When companies buy back their own shares, there are any number of reasons for this. One rather noxious one is the requirement to buy back shares to meet the demand of exercised options that were granted to management.
This can produce some very poor purchases.

As it happens irrespective of the reasons, the current repurchase of shares at current prices represents good value for the business, and shareholders, however, they are still paying a premium.

Your valuations are quite simply ridiculous.

Your lips are flapping, and there is lots of noise.
I have yet to ascertain a reasoned argument as to why my valuations are ridiculous.

jog on
d998
 
CALL...... Makes losses
SAFM...... PE of 60
FORD...... plummetting now, wait for Chinese cars.
UST.......Tobacco may be a big problem soon
CTT...... Makes losses
CQB...... PE of 30
TOL...... Looks good, at first glance the only one I'd buy

Well I'd love to see your analysis of SAFM and its intinsic value...

If a PE of 60 is good for them, but a PE of 12 is not good enough for BHP.

TOL is the only one I'd buy.
 
ducati916 said:
Their [super investor] requirements and financial resources are likely very different from yours or my investment requirements.

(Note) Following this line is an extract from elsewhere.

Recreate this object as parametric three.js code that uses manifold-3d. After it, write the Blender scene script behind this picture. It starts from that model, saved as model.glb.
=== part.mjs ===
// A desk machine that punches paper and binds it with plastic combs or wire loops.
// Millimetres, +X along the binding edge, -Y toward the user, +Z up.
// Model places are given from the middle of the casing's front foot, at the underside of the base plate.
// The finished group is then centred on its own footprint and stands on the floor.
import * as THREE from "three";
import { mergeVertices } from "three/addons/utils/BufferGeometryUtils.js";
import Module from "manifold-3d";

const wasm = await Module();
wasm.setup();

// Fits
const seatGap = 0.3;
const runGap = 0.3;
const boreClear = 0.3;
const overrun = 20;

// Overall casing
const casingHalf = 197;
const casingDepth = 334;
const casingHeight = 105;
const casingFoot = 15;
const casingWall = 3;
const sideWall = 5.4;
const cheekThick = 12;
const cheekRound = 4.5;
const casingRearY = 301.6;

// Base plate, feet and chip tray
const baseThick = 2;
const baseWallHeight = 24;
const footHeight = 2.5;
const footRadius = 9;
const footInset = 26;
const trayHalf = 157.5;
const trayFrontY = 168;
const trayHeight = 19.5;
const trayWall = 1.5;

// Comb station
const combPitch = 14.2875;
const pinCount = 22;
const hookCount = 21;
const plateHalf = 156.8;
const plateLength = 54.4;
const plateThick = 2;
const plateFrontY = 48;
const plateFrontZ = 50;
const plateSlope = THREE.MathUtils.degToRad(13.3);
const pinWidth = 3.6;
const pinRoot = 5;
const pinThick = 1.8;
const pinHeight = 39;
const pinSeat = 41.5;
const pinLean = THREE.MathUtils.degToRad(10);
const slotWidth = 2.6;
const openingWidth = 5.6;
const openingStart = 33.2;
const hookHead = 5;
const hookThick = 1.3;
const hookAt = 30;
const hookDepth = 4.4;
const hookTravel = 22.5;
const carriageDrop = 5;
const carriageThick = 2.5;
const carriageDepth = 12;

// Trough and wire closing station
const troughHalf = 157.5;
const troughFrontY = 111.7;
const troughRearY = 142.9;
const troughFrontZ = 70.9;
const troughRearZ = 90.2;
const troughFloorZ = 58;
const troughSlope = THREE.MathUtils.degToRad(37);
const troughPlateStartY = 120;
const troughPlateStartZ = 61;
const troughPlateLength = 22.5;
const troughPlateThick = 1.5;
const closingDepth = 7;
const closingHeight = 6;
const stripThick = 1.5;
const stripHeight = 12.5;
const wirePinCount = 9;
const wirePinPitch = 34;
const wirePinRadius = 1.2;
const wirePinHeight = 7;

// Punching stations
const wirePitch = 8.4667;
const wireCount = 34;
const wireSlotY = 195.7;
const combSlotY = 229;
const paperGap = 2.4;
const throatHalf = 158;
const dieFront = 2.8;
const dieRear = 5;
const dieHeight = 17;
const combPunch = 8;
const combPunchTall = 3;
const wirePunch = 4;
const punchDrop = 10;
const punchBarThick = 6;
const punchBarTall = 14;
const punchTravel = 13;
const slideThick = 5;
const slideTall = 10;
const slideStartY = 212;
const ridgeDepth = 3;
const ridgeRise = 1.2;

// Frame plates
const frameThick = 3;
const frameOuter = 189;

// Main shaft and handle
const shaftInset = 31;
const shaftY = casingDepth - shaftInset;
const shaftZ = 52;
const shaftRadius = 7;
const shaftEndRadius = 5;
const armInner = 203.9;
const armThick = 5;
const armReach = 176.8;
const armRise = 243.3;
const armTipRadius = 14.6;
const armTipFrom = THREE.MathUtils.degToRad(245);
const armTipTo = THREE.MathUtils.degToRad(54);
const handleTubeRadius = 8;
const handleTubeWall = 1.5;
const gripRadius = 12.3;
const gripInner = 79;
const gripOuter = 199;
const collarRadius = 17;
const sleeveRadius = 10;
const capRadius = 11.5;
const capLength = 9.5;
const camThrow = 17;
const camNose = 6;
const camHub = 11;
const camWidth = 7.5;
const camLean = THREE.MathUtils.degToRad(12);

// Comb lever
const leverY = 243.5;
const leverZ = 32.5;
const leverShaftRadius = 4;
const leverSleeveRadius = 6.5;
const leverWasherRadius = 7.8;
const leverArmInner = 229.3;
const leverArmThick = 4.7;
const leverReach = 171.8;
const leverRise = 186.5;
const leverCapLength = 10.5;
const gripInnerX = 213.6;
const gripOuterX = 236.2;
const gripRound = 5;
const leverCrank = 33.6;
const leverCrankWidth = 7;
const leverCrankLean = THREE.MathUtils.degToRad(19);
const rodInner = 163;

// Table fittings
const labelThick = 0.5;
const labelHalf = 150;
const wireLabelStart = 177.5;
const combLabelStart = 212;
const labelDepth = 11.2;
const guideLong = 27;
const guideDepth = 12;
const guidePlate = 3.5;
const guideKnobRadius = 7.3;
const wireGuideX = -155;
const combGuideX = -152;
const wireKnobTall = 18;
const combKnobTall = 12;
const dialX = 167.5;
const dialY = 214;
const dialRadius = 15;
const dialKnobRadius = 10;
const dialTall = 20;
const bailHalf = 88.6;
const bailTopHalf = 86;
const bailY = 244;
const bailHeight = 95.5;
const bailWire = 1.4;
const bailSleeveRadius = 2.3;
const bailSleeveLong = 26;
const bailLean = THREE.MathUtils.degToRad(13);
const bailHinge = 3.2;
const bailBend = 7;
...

If you are convinced of their superior valuation techniques, can I assume that your money is deposited with them?

YES

ducati916 said:
When companies buy back their own shares, there are any number of reasons for this. One rather noxious one is the requirement to buy back shares to meet the demand of exercised options that were granted to management.
This can produce some very poor purchases.

I actually mentioned that on the RIN thread, this is not the case with RIN though. Look at shares outstanding, it is not an issue.

ducati916 said:
As it happens irrespective of the reasons, the current repurchase of shares at current prices represents good value for the business, and shareholders, however, they are still paying a premium.

Only in your opinion. In the opinion of Australia's largest Super investor, RIN's opinion, analysts opinions, and my opinion $13 is a fair price.

There is no one else on this planet that thinks $2.65 is a fair price. You're own your own there.
 
Realist

As usual your analysis lacks any clarity and logical thought;
FORD....is not the car manufacturer which is ticker F

As previously detailed, but obviously ignored;
GAAP profits need not be profits,
GAAP losses, need not be losses.

Each situation needs to be analyzed individually, and a decision taken on their merits, or lack thereof.

P/E is the lazy-man's, or novice way of approaching a valuation.
They can be highly inaccurate for a variety of reasons.

The question you should have asked but didn't;
Of the stocks listed in the portfolio listed....which ones were selected on an undervalued basis? as the portfolio has a number of different strategies employed.